Letter from “Life Purpose”
Hello Dyan:
For some time now, I’ve felt that I’m on a path to a life that I am truly excited about, yet, I constantly appear to get in my own way, and question myself at every step. At the moment, there seems to be little to get truly excited about, and its dull and boring to say the least. I seem to get so ‘caught up’ in getting it right, (your words of “let go” are ringing in my ears:)) that I begin to question my own judgment and base my choices on others thoughts or wants / needs. I know, in my heart & soul that this is not my life’s purpose, but I’m also unsure how to discover & move forward to finding out what that purpose is.
I also (for some reason) still allow my choices to be influenced by my
parents (whom I love to pieces by the way), and they somehow still have the uncanny ability to lay a mighty guilt trip on me (mostly unintentionally) that has me about-face in a choice I’ve made. I’ve discussed this at length with my parents over the years, each time feeling as though I’ve gained a little more ‘freedom’ and sense of self, but it still works a treat. Having said that, I recognise that I am still working through the sense of being responsible for their feelings and happiness, but at the same time, know that they are the only ones responsible for how they feel etc. Where does one start, to release this, and to also find out what our life’s purpose is? When the ‘discovery or realisation’ of life’s purpose is made, is it the end of life here?
Many thanks
D.
Dear D:
There is a lot here and I’m going to take it one by one even though it is all related. When we find that we are in our own way, it speaks to patterns. And those patterns are something someone taught to you. Examine the patterns of those that taught you your own patterns and then try to see the reflection of how those people get in their own way. I believe when you really study the underlying patterns here you will discover some type of fear. And nothing can get co-created from fear. We create and co-create from a position of love. Once you firmly have truly examined these things at their core, from there, you have forward moving energy to change the pattern. You either accept it as your own or you don’t.
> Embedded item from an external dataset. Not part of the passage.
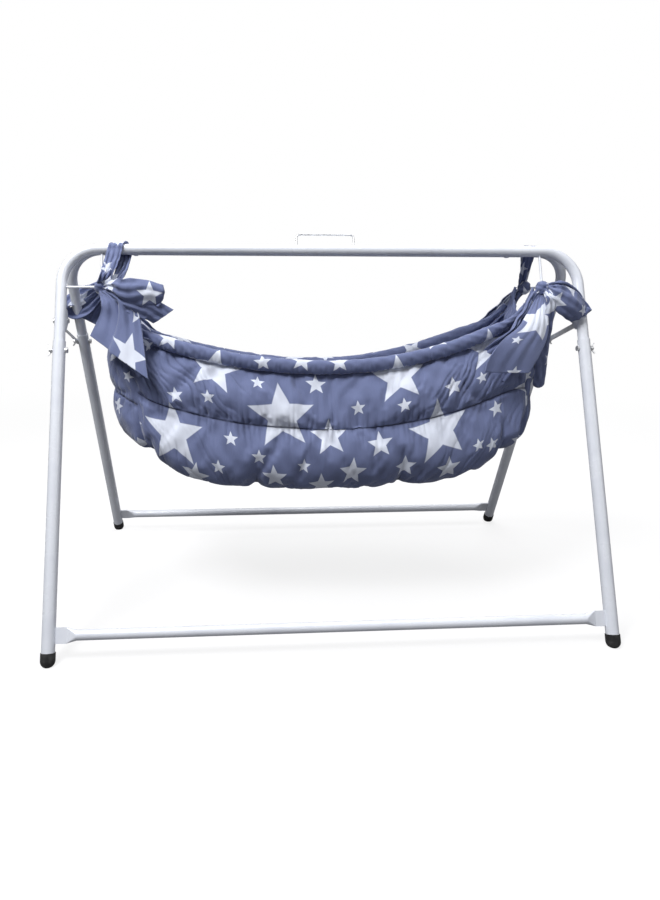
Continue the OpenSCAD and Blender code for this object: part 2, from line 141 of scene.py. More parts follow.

When we find ourselves viewing our life as dull and boring, we must rediscover our passions. Decide what you are passionate about and what you are not. Then simply do not engage in things that do not bring you joy. Make a commitment to doing things that bring you joy, rather than engaging in activities that may “please” others. This speaks to the need for outside validation. You can validate your own parking ticket and don’t need anyone else to do it for you.
We are taught in childhood to engage in approval seeking behaviour. But as we grow and mature, no one teaches us to not engage in that. It’s not that one should be self-absorbed, but it’s about being willing to put your oxygen mask on first and then assisting others. There is a very good reason for that instruction. You cannot be of any kind of help or service to others if you can’t breathe.
When seeking to align with one’s life purpose, one really has to go back to who they were/are before someone else told you who you are. Examine what you came in here loving to do. Examine where and when you stopped doing and being that. This is the beginning of aligning with your life’s purpose and it is key that you are WILLING to do that purpose. Being willing is a first step toward alignment.
Truly, no one can really lay a guilt trip on you unless you allow it, and again that is all about what you’re willing to do and what you’re not willing to do. It doesn’t mean that you don’t feel things or that you don’t care. It just means that you are willing to detach from patterns that no longer are helpful and are basically co-dependent.
Get these phrases in your vocabulary: “I am willing” and “I am unwilling.” No one told you that it’s perfectly OK to make a boundary? Our choices are our choices and we should have no regrets about them whatsoever. It seems as if you need to rediscover yourself and accept your choices as your choices even if no one else understands them. You do and that is all that matters. Again, that speaks to self-validation.
The thing to let go of is the pattern of seeking approval. You don’t need that anymore and it isn’t serving you in any constructive way. That said, parents always want what they perceive is best for their children. But parents have to learn to let go too and respect their offspring’s journey, no matter what it shows up as. Just know that it is certainly well intentioned.
One starts always at the beginning. One must always examine the root of a thing. One must also try to see the bigger picture. Groups of people come in here together to teach each other lessons in love. We’re living in an illusion. If you understand that you’ve chosen to be with these people so that you all may learn lessons in love, and improve the soul group dynamic, it begins to give you a bigger picture. But, while you’re stuck going around and around in your patterns you really can’t move forward. None of you can, so you remain doing things that are comfortable and familiar, even in their discomfort to all. So, the first thing to do is to examine the base patterns and figure out everything about them. Figure out the reflection. Then choose. And when one discovers their purpose it is truly the beginning of life here, not the end.